My memory is the same as yours, and I agree that she was never presented as "redeemed". I thought her suicide was the result of too many years of guilt and loneliness. I think we were to understand that her reading helped her to understand the enormity of the evil that she had played a part in, but the author did not present that as a redemption.



Why Julia? Why do you think we liked the movie more? I dont know that i remember the book enough to know why? lol
This was one of my favorite discoveries on "the list". I found it to be a straightforward search for the story of one complex woman's life. The facts that the one woman is a former lover to the narrator when he was a very young boy and also a former Nazi concentration camp guard make it also a study in personality, morals and history.
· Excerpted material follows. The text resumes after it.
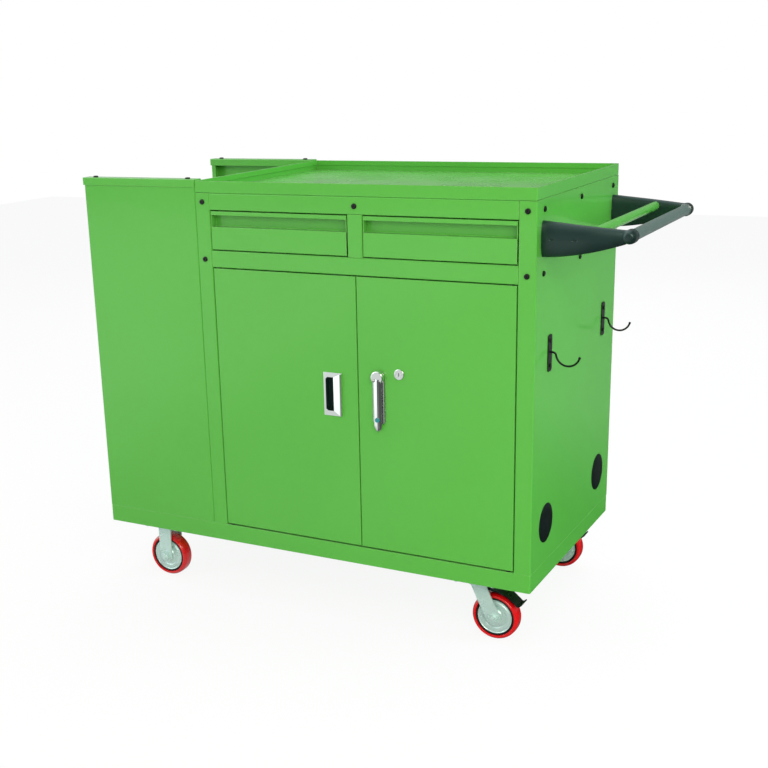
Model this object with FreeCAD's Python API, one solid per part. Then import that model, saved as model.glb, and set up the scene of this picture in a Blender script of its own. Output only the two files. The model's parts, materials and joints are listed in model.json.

There are no heroes in this story. Both the narrator and the older woman at the center of the story are flawed and have done cowardly things for which they are not proud, but the former concentration camp guard sees the world through a profoundly different lens having been caught up in that earlier time of insanity that was Germany during WWII. But how much of her "different view" is owing to the fact that she is also ignorant? Coming from a very simple, rural and isolated town and never having learned to read sets her up to feel compelled to "do what she is told". And the shame of her illiteracy and her drive to know good books dominates her life after she leaves home. She does her cruel work in the camps during the day and has the weakest of the prisoners read to her at night with the rationale that she is providing extra rations to them and keeping them alive just a little longer for having been singled out for providing the service.
Was her life mostly a sad struggle for survival or an immoral, unnecessarily cruel and selfish one with no regard for anyone but herself? Could the education and self-esteem she craved have prevented her turn to a morally twisted life? And for one who has committed atrocities, does it matter? I, for one, think that it does and found this book another enlightening look into the human psyche.